Selbstverständlich, meine Damen und Herren, bleibt der grundlegende Unterschied zwischen den Fächern Ethik und Religion bestehen. Die Einzigartigkeit des Faches Religion liegt ja gerade darin, dass es kein weltanschaulich neutrales Fach ist, sondern dass der Religionsunterricht ein bekenntnisgebundenes Fach ist,
dessen Kern religiöse Werte und der Gottesglaube ausmachen. Der Ethikunterricht dagegen als weltanschaulich neutrales Fach orientiert sich an Werten und Normen, wie sie das Grundgesetz vorgibt und wie sie in der Menschenrechtskonvention enthalten sind. Dazu kommen das halten wir für sehr wichtig religionskundliche Inhalte, interkulturelle Inhalte, ethische, lebenskundliche und philosophische Fragen. Diese werden im Ethikunterricht vertieft behandelt. Insofern geht der Ethikunterricht weit über das hinaus, was fächerintegrativ an Werteerziehung in allen Fächern geleistet werden kann. Denn selbstverständlich, meine Damen und Herren, bedeutet ein eigenständiges
Fach Ethik nicht, dass die Werteerziehung, wie sie in allen Fächern an der Schule einbezogen werden muss und auch einbezogen ist, dort nicht mehr stattfinden soll.
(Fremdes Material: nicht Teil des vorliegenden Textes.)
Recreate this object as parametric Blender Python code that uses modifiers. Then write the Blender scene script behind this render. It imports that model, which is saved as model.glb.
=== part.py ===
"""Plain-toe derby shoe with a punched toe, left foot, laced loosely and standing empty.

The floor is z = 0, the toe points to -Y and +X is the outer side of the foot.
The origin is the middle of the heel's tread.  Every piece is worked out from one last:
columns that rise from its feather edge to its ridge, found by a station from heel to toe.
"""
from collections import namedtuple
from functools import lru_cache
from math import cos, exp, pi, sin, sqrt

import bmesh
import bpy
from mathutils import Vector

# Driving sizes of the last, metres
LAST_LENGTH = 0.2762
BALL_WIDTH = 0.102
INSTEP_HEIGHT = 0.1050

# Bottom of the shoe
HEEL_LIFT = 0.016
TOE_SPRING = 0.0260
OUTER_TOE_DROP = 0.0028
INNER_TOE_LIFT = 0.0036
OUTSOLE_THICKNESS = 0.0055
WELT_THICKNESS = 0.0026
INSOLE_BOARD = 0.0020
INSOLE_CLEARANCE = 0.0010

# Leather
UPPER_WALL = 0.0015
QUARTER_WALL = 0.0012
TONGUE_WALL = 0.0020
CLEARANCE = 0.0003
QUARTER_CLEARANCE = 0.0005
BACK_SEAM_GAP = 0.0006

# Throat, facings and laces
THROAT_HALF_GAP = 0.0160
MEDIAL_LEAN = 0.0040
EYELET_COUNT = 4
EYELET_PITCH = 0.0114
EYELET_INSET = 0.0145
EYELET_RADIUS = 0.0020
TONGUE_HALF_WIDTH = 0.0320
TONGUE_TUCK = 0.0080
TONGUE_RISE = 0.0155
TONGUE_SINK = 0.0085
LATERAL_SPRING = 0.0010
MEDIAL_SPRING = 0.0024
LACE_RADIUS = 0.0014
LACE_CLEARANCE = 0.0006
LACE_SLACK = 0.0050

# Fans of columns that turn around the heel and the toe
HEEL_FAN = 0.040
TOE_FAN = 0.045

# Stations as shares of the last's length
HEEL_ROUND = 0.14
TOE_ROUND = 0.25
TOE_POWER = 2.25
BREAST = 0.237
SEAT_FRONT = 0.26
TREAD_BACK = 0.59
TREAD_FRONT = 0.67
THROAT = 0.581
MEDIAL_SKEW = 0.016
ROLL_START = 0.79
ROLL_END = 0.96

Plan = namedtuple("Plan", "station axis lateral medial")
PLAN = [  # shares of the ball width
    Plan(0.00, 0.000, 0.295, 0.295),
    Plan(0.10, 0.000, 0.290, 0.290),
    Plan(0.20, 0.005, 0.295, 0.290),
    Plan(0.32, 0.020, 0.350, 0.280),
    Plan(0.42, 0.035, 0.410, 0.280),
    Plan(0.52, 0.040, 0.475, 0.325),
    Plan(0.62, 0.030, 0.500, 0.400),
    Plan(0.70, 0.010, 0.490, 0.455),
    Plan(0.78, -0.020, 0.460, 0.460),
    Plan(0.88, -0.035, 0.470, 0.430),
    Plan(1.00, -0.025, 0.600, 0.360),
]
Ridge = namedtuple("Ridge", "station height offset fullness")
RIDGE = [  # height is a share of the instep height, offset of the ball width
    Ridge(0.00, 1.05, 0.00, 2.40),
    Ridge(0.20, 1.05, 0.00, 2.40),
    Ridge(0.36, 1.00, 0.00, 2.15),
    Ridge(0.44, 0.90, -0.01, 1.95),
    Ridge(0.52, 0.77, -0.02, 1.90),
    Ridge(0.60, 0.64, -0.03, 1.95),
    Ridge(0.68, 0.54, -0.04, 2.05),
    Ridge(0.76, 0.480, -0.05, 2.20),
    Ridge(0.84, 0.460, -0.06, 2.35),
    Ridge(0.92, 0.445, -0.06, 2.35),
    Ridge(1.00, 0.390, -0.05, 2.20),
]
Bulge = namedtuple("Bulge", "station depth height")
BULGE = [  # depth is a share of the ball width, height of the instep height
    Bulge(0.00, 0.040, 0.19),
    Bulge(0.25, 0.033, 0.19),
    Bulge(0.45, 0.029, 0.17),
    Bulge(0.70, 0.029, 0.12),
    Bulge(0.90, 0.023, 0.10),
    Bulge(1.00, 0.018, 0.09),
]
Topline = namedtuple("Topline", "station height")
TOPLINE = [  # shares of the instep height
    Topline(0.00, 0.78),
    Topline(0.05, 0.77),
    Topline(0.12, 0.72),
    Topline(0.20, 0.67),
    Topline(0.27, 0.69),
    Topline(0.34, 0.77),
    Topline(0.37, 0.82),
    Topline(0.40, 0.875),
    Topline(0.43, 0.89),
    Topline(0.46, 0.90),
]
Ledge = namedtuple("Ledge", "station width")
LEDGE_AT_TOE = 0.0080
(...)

Meine Damen und Herren, gehen Sie an die Schulen dieses Landes, gehen Sie vor allem an die Grundschulen und die Hauptschulen. Sie werden dort von den Lehrkräften hören, dass der Ethikunterricht dringend notwendig ist. Wir haben die Situation, dass in vielen Hauptschulklassen, aber auch zunehmend an Grundschulklassen bis zu 50 %, an einigen über 50 % der Schüler und Schülerinnen keinen Religionsunterricht mehr haben, weil sie muslimischen Glaubens sind, weil sie keiner Konfession angehören oder von ihren Eltern abgemeldet wurden.
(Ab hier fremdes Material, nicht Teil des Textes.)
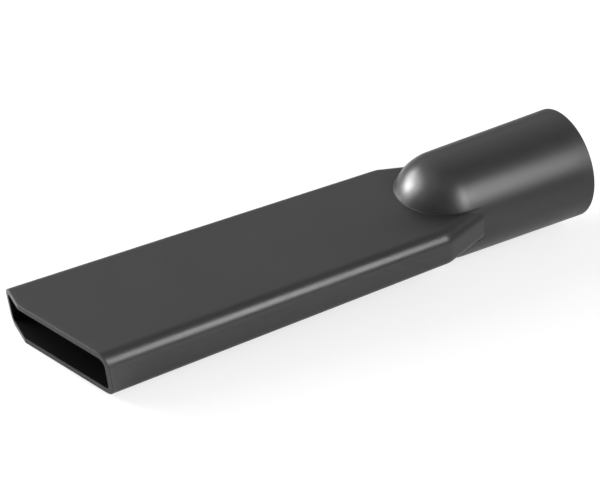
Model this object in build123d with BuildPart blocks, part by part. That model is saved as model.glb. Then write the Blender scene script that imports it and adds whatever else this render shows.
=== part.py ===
from build123d import *
from math import cos, radians, sin, sqrt, tan
import os

# A crevice tool for a vacuum cleaner, moulded in one piece: a round socket that slips over
# the wand, a domed end that closes it, and a flat duct that leads from the dome to the mouth.
# The origin is on the socket's axis at the stop, where the wand's end comes to rest.
# The socket opens towards +X, and the mouth lies towards -X.

# Socket
tube_diameter = 32.0        # outer diameter of the wand that the socket takes
tube_clearance = 0.2        # how much wider than the wand the seat is
seat_depth = 40.0           # open end to the stop
stop_width = 0.7            # shoulder that stops the wand
throat_length = 4.7         # stop to the centre of the dome
socket_wall = 2.3           # wall at the open end, where it is thickest
socket_draft = 0.97         # slope of the socket's outside, which narrows towards the dome
lead_in_depth = 2.0         # length of the flare that guides the wand in
lead_in_width = 0.7         # how much the flare opens the seat on each side
end_bevel = 0.15            # bevel of the open end's outer edge

# Duct
duct_length = 125.7         # neck to the foremost edge of the mouth
duct_wall = 2.0
neck_reach = 12.4           # centre of the dome to the neck, where the duct has its full width
neck_width = 47.6           # width of the duct at the neck
neck_rise = 6.6             # upper face above the socket's axis, at the neck
neck_drop = 5.4             # lower face below the socket's axis, at the neck
shoulder_angle = 21.3       # slope of the shoulders that lead from the neck to the socket
neck_rounding = 6.0         # rounding of the bend at the neck, seen from above
mouth_width = 50.5          # width of the duct at the mouth
mouth_rise = 8.2            # upper face above the socket's axis, at the mouth
mouth_drop = 6.1            # lower face below the socket's axis, at the mouth
upper_rounding = 4.4        # rounding of the duct's upper long edges
lower_rounding = 3.1        # rounding of the duct's lower long edges
crease_rounding = 0.3       # rounding where the dome and the socket meet the duct

# Mouth, seen from above
mouth_skew = 19.6           # slant of the mouth's edge across the duct
leading_width = 12.3        # straight part of the mouth's edge, beside the longer side
rim_bevel = 0.15            # bevel round the mouth

# Sizes that follow
seat_radius = (tube_diameter + tube_clearance) / 2
throat_radius = seat_radius - stop_width
end_radius = seat_radius + socket_wall
draft_slope = tan(radians(socket_draft))
dome_x = -throat_length
dome_radius = (end_radius - (seat_depth - dome_x) * draft_slope) * cos(radians(socket_draft))
neck_x = dome_x - neck_reach
mouth_x = neck_x - duct_length
shoulder_slope = tan(radians(shoulder_angle))
skew_slope = tan(radians(mouth_skew))
leading_y = mouth_width / 2 - leading_width


def duct_top(x):
    """Height of the duct's upper face at x."""
    return neck_rise + (mouth_rise - neck_rise) * (neck_x - x) / duct_length


def duct_bottom(x):
    """Height of the duct's lower face at x."""
    return -neck_drop - (mouth_drop - neck_drop) * (neck_x - x) / duct_length


def duct_block(end_x, end_half, inset):
    """The duct as a full block from the mouth to end_x, with every side set in by inset."""
    mouth_half = mouth_width / 2 - inset
    neck_half = neck_width / 2 - inset
    with BuildPart() as block:
        # Seen from above: long sides that bend at the neck
        with BuildSketch(Plane.XY.offset(-end_radius)):
            with BuildLine():
                Polyline(
                    (mouth_x, mouth_half),
                    (neck_x, neck_half),
                    (end_x, end_half),
                    (end_x, -end_half),
                    (neck_x, -neck_half),
                    (mouth_x, -mouth_half),
                    close=True,
                )
            make_face()
        extrude(amount=2 * end_radius)

        # Seen from the side: a wedge that grows towards the mouth
        with BuildSketch(Plane.XZ):
            with BuildLine():
                Polyline(
                    (mouth_x, duct_bottom(mouth_x) + inset),
                    (end_x, duct_bottom(end_x) + inset),
                    (end_x, duct_top(end_x) - inset),
                    (mouth_x, duct_top(mouth_x) - inset),
                    close=True,
                )
            make_face()
        extrude(amount=mouth_width, both=True, mode=Mode.INTERSECT)

        # The bends first, so that the roundings of the long edges run on round them
        bends = edges().filter_by(Axis.Z).filter_by_position(Axis.X, neck_x - 1, neck_x + 1)
        fillet(bends, neck_rounding - inset)
        upper_edges = faces().sort_by(Axis.Z)[-1].edges()
        fillet(upper_edges.filter_by(lambda e: abs(e.center().Y) > inset + 1), upper_rounding - inset)
        lower_edges = faces().sort_by(Axis.Z)[0].edges()
        fillet(lower_edges.filter_by(lambda e: abs(e.center().Y) > inset + 1), lower_rounding - inset)
    return block.part


# The shoulders end out of sight, inside the socket's wall.
shoulder_half = sqrt(dome_radius**2 - neck_rise**2) - duct_wall / 4
shoulder_x = neck_x + (neck_width / 2 - shoulder_half) / shoulder_slope

# The duct's inside narrows towards the dome until its corners reach the dome's inside.
throat_half = sqrt(throat_radius**2 - (duct_top(dome_x) - duct_wall) ** 2)

with BuildPart() as crevice_tool:
    # Outside of the duct
    add(duct_block(shoulder_x, shoulder_half, 0))

    # Outside of the socket: a slender cone that runs into the dome without an edge
    with BuildSketch(Plane.XZ):
        with BuildLine():
            cone = Line(
                (seat_depth, end_radius),
                (
                    dome_x - dome_radius * sin(radians(socket_draft)),
                    dome_radius * cos(radians(socket_draft)),
                ),
            )
            dome = RadiusArc(cone @ 1, (dome_x - dome_radius, 0), -dome_radius)
            Polyline(dome @ 1, (seat_depth, 0), cone @ 0)
        make_face()
    revolve(axis=Axis.X)

    # The crease between the round part and the flat one
    round_faces = faces().filter_by(GeomType.SPHERE) + faces().filter_by(GeomType.CONE)
    flat_edges = ShapeList(f for f in faces() if f not in round_faces).edges()
    crease = [
        e
        for e in round_faces.edges()
        if e.center().X < seat_depth / 2 and any(e.is_same(other) for other in flat_edges)
    ]
    fillet(crease, crease_rounding)

    # Inside of the duct, from the mouth to the dome
    add(duct_block(dome_x, throat_half, duct_wall), mode=Mode.SUBTRACT)

    # Inside of the socket: flare, seat, stop and the hollow of the dome
    with BuildSketch(Plane.XZ):
        with BuildLine():
            bore = Polyline(
                (seat_depth, 0),
                (seat_depth, seat_radius + lead_in_width),
                (seat_depth - lead_in_depth, seat_radius),
                (0, seat_radius),
                (0, throat_radius),
                (dome_x, throat_radius),
            )
            hollow = RadiusArc(bore @ 1, (dome_x - throat_radius, 0), -throat_radius)
            Line(hollow @ 1, bore @ 0)
        make_face()
    revolve(axis=Axis.X, mode=Mode.SUBTRACT)

    # The mouth's slant: everything in front of a line that runs back across the duct
    with BuildSketch(Plane.XY.offset(-end_radius)):
        with BuildLine():
            Polyline(
                (mouth_x - duct_wall, leading_y),
                (mouth_x, leading_y),
                (mouth_x + mouth_width * skew_slope, leading_y - mouth_width),
                (mouth_x - duct_wall, leading_y - mouth_width),
                close=True,
            )
        make_face()
    extrude(amount=2 * end_radius, mode=Mode.SUBTRACT)

    # Broken edges: round the open end, and round the mouth's rim inside and out
    chamfer(faces().sort_by(Axis.X)[-1].outer_wire().edges(), end_bevel)
    mouth_faces = faces().filter_by(lambda f: f.is_planar and f.normal_at().X < -0.5)
    rim = mouth_faces.edges().filter_by(lambda e: abs(e.center().Y - leading_y) > rim_bevel)
    chamfer(rim, rim_bevel)

crevice_tool.part.label = "crevice_tool"
os.makedirs("parts", exist_ok=True)
export_step(crevice_tool.part, "parts/crevice_tool.step")
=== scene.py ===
from math import cos, pi, radians, sin, tan

import bpy
from mathutils import Matrix, Vector

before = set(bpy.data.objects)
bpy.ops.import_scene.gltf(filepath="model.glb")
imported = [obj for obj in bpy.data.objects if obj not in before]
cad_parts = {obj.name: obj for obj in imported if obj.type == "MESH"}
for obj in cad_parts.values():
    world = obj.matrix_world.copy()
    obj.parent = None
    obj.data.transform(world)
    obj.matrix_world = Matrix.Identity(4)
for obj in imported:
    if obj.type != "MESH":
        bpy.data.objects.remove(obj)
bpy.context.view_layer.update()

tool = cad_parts["crevice_tool"]

# Sizes of the moulding, in millimetres in the tool's own frame, as in the CAD. The socket
# opens towards +X, and the mouth lies towards -X.
end_x = 40.0                # open end of the socket
dome_x = -4.7               # centre of the dome
dome_radius = 17.64
socket_slope = 0.01693      # the socket widens from the dome to the open end
socket_within = 17.0        # a distance from the axis inside the socket's wall
neck_x = -17.1              # where the duct has its full width
neck_half = 23.8            # half the duct's width at the neck
neck_rise = 6.6             # upper face above the axis, at the neck
neck_drop = 5.4             # lower face below the axis, at the neck
side_slope = 0.01154        # the duct widens from the neck to the mouth
shoulder_slope = 0.39       # and narrows faster from the neck to the socket
top_slope = 0.01273
bottom_slope = 0.00557
wall_within = 1.65          # a depth inside the duct's wall of 2 mm
mouth_x = -142.8            # foremost edge of the mouth
leading_y = 12.95           # where the mouth's slant starts
skew_slope = 0.3561

# The tool lies on the underside of its dome and on the lower lip of its mouth, so the
# surface under it slopes in the tool's own frame.
rest_pitch = radians(4.78)
tilt = Matrix.Rotation(rest_pitch, 3, "Y")
up = tilt @ Vector((0, 0, 1))

# Camera: level, with its place and lens worked out from the photograph's perspective. Places
# here and below are in metres.
camera_place = Vector((-0.21195, -0.34264, 0.26266))
camera_aim = Vector((-0.05944, -0.00564, 0.00637))
camera_lens = 89.5          # millimetres on a 36 mm sensor

floor_size = 12
floor_middle = -0.11        # along the tool, under its duct
lamp_distance = 2.0


def turned_to(place, aim):
    """The rotation that looks from a place at an aim, with the floor level."""
    back = (place - aim).normalized()
    right = up.cross(back).normalized()
    return Matrix((right, back.cross(right), back)).transposed().to_quaternion()


def from_bearing(azimuth, elevation, distance):
    """A place round the tool: azimuth 0 is in front (-Y), 90 is at the socket (+X)."""
    a, e = radians(azimuth), radians(elevation)
    return tilt @ Vector((sin(a) * cos(e), -cos(a) * cos(e), sin(e))) * distance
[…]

Diese Kinder brauchen auch ein werteerziehendes Fach. Das ist auch eine Forderung nach mehr Gerechtigkeit, und es ist eine wichtige Forderung insbesondere für die Integration muslimischer Schüler und Schülerinnen in unsere Gesellschaft.
Wir wollen selbstverständlich trotzdem islamischen Religionsunterricht und haben dazu Pilotprojekte beantragt.
Meine Damen und Herren, lassen Sie mich abschließend eines sagen: Die Gesellschaft verändert sich. Die Kirchen öffnen sich zur Kooperation. Der Landeselternbeirat fordert Ethik ab der ersten Klasse. Der Städtetag begrüßt in seiner Stellungnahme unseren Gesetzentwurf. Nur das Kultusministerium, die Ministerin, die ausgerechnet bei dieser Debatte nicht da ist, lehnt dies in ihrer Antwort auf den Antrag meiner Fraktion ab.
(Abg. Dr. Salomon GRÜNE: Das Ministerium ver- harrt in Altersstarre! Gegenruf des Abg. Seimetz CDU: Ruhe, Herr Salomon!)
Die Kultusministerin dieses Landes muss aufpassen, dass sie in dieser wichtigen Frage nicht bald zu den Ewiggestrigen gehört.
Sehr geehrter Herr Präsident, meine Damen und Herren! Mit diesem Gesetzentwurf der Grünen sprechen wir heute über etwas ganz Wesentliches in unseren Schulen. Es geht um die religiöse Erziehung und um die Werteerziehung unserer Kinder und Jugendlichen. Insofern begrüße ich die Debatte heute an dieser Stelle.
Für die CDU-Landtagsfraktion hat der Religionsunterricht ab Klasse 1 sehr hohe Priorität. Sie haben richtig gehört. Ich sage: Der Religionsunterricht hat für uns sehr hohe Priorität. Das Grundgesetz und die Landesverfassung von Baden-Württemberg geben uns den Auftrag zur christlichen Wertevermittlung an den Schulen. Aus diesem Grund ist in allen Lehrplänen unserer Schulen der Religionsunterricht als ordentliches Lehrfach ausgewiesen.
Gerade weil wir in einer zunehmend pluralistischen Gesellschaft leben und die Säkularisierung weiter voranschreitet, ist dieser konfessionsbetonte Unterricht so wichtig. In einer Zeit des Wohlstands und der weltpolitischen Herausforderungen ist das Ergründen von Pfaden nach der Sinnfrage des Lebens und die Vermittlung von christlich geprägten Werten in der Schule für uns von größter Bedeutung. Dies soll nicht nur in den Räumen der Kirche geschehen. Da die Schule neben dem Elternhaus Lebensmittelpunkt der Kinder und Jugendlichen ist, muss über diese wichtigsten Fragen des Lebens im Lernort und Lebensmittelpunkt Schule gesprochen werden.